Provided material start

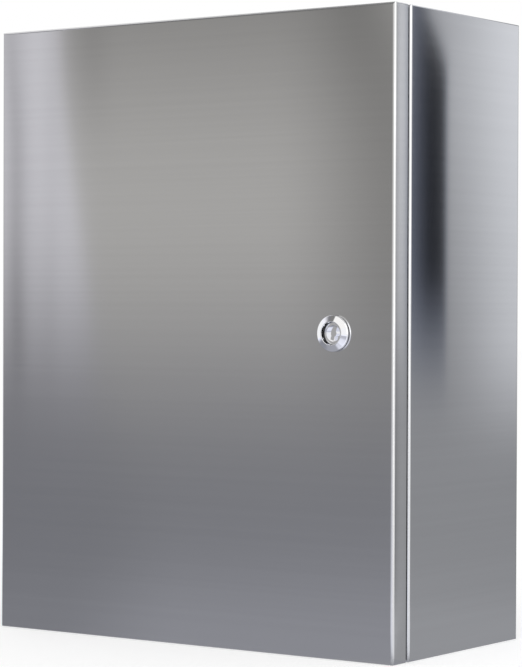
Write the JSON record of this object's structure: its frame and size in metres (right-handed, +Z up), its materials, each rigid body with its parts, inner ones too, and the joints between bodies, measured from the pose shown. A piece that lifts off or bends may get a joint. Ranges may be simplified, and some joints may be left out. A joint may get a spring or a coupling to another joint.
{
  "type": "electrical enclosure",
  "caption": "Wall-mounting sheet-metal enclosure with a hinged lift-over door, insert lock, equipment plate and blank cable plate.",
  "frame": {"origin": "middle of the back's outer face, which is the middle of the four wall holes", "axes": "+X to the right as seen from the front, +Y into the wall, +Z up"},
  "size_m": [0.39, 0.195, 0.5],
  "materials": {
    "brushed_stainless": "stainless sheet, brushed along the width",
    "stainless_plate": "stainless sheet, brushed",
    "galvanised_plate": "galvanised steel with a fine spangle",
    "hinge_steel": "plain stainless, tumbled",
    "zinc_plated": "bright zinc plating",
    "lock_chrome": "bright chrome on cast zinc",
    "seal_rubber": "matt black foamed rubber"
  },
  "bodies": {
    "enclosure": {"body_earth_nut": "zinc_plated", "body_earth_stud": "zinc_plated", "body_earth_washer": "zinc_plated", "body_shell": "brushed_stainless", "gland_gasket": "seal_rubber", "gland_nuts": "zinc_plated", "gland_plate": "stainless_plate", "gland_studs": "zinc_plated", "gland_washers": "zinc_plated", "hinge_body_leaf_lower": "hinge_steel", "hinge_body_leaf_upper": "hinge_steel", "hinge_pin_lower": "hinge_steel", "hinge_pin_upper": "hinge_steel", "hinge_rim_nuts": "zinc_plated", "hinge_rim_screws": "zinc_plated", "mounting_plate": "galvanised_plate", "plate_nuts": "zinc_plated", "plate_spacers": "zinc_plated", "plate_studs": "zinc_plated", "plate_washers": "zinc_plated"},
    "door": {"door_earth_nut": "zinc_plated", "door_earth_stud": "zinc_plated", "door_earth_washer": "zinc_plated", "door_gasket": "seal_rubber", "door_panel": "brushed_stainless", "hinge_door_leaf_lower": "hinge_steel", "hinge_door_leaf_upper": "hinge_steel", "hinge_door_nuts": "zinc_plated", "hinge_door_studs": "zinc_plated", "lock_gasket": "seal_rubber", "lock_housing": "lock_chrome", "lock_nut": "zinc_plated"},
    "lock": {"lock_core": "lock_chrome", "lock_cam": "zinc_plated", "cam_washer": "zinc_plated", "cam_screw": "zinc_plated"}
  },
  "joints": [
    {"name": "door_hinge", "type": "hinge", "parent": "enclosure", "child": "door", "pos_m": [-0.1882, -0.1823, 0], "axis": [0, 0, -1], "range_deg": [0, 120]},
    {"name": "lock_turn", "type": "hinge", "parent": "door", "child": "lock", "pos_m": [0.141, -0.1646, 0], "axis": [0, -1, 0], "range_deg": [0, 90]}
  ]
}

Provided material end

◆ Task description
Take every line containing the word "joints" and copy it.

◆ The solution
Write the JSON record of this object's structure: its frame and size in metres (right-handed, +Z up), its materials, each rigid body with its parts, inner ones too, and the joints between bodies, measured from the pose shown. A piece that lifts off or bends may get a joint. Ranges may be simplified, and some joints may be left out. A joint may get a spring or a coupling to another joint.
  "joints": [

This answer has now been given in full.